En tant que membre de Grandir Sans Cancer, je ne peux que souscrire à ces demandes bien légitimes. 2025 est lointain. Surtout quand votre enfant de 5 ans est malade et que vous vous demandez comment vous allez vous en sortir à la fin du mois. Les associations interviennent pour aider financièrement ces familles ce qui n’est pas leur rôle. La garantie en tant que telle ne devrait pas être facteur de majoration des tarifs. La mécanique de l’assurance est, au départ, portée par la mutualisation du risque. La généralisation à tous les contrats viendra sans doute aussi de la capacité des comparateurs d’assurance à mettre en avant l’atout de cette garantie dans un contrat et à le privilégier par rapport à un autre. Et bien sûr, la sensibilisation du consommateur sera importante. Les associations s’y emploieront et je suis convaincu que les conseillers aussi !
- L’association « Eva pour la vie » indiquait récemment que « les petits » (les familles d’enfants malades et les associations) et les « géants » (les assureurs et les banques) s’étaient réunies autour des enfants malades. Espérez-vous le même type d’avancées dans d’autres domaines pour eux ?

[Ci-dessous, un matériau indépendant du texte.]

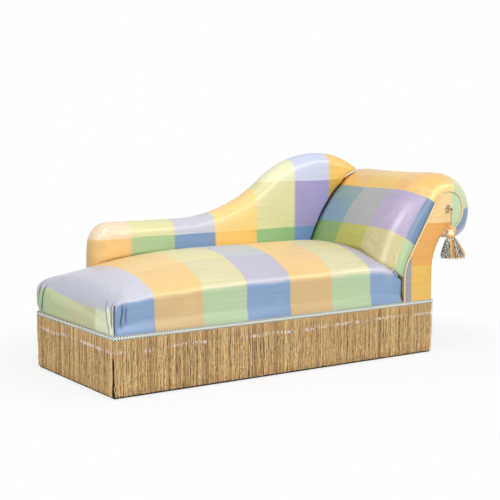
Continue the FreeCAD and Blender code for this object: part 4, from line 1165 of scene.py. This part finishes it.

Il faut soigner les enfants. L’industrie du médicament a le devoir de s’emparer du sujet. Savez-vous que 500 enfants décèdent tous les ans d’un cancer faute de traitement ? Savez-vous que les chances de survie d’un enfant atteint d’un cancer du tronc cérébral est la même qu’il y a 60 ans à savoir qu’il est condamné ? Et je ne parle pas des traitements d’adultes inadaptés aux enfants pour les soigner. C’est un enjeu sociétal dont ces industries doivent s’emparer avec l’aide des pouvoirs publics. La santé des enfants en dépend.